China’s response to U.S. tariffs and export controls will be forceful. Beijing retains tools to retaliate, such as weakening the renminbi to make Chinese exports cheaper, as it did after Trump’s election in 2024. However, excessive currency devaluation risks triggering further capital outflows and worsening domestic instability, limiting China’s maneuverability. Additionally, China could weaponize its dominance in critical inputs for clean technologies and semiconductors, such as graphite, gallium, and germanium, through expanded export controls. These restrictions would disrupt Western production in key sectors, underscoring the stakes of the U.S.-China trade conflict.

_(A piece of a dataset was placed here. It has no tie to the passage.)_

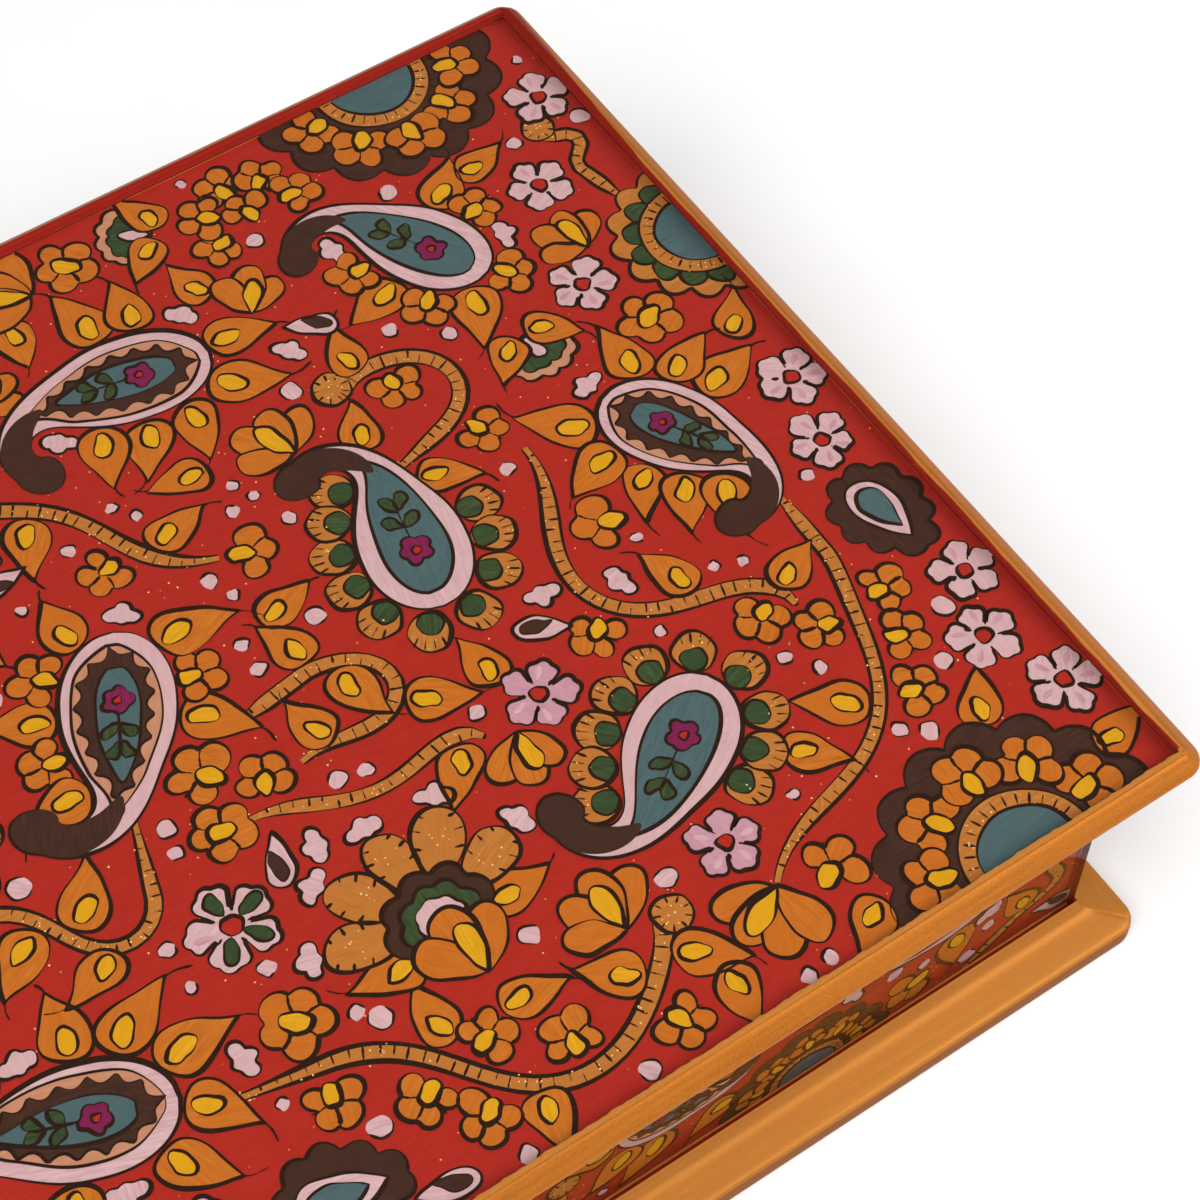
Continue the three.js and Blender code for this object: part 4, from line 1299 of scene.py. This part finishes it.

Simultaneously, Beijing is likely to court U.S. partners with promises of investments, technology partnerships, and market access to undermine the coalition Washington has cultivated. Yet, China’s economic slowdown, rising debt, and policy failures have weakened its appeal as an alternative partner, especially to nations in the G-7. Many of these countries are now contemplating their own safeguards against Chinese imports to protect domestic industries, further isolating Beijing.

While China can still expand its export market share over the short term, its longer-term trajectory is constrained by international backlash and the limitations of its current economic model. For the United States, effectively managing this moment requires a careful balance. High tariffs and trade restrictions are inherently disruptive but can be mitigated through targeted measures and strategic investments in domestic manufacturing. The scope of Trump’s tariff strategy will ultimately determine the costs and benefits of this restructuring. If managed effectively, the United States and its allies can emerge with more secure, resilient supply chains and reduced reliance on China’s unstable economy.